How does the data below read from its first line through the line containing "[for (i = [1:n"? Print those lines exactly.
_ _ _ _ _
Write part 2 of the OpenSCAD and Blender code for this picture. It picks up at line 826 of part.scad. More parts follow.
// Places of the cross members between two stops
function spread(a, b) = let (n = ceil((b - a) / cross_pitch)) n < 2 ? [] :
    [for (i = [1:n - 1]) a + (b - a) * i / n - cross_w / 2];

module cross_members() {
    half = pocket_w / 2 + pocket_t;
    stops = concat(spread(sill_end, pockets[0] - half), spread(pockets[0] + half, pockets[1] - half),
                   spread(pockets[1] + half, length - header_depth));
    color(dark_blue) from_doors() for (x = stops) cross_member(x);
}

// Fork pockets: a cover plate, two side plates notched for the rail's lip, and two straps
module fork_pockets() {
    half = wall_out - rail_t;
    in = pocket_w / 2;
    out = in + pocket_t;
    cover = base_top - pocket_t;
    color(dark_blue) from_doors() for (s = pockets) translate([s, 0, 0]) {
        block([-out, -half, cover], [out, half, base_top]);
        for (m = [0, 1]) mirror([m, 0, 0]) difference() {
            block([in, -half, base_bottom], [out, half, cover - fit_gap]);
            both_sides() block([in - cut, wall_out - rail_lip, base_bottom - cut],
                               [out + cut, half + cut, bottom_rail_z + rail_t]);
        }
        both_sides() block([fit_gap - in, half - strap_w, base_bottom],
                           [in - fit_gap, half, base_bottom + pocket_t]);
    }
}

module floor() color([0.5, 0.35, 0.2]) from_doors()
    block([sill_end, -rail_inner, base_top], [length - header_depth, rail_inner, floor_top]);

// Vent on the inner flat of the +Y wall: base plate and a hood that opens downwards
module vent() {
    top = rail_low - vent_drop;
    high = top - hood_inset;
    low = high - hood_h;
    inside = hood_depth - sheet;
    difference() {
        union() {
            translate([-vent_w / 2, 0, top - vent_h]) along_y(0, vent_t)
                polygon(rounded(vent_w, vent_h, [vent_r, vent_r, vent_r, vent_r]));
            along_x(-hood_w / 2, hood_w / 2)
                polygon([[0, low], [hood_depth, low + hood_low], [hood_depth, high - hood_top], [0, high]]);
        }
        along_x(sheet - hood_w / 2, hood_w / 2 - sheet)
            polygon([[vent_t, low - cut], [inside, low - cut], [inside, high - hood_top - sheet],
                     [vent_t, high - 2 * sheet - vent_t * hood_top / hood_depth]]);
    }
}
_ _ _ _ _
Response for this exercise:
Write part 2 of the OpenSCAD and Blender code for this picture. It picks up at line 826 of part.scad. More parts follow.
// Places of the cross members between two stops
function spread(a, b) = let (n = ceil((b - a) / cross_pitch)) n < 2 ? [] :
    [for (i = [1:n - 1]) a + (b - a) * i / n - cross_w / 2];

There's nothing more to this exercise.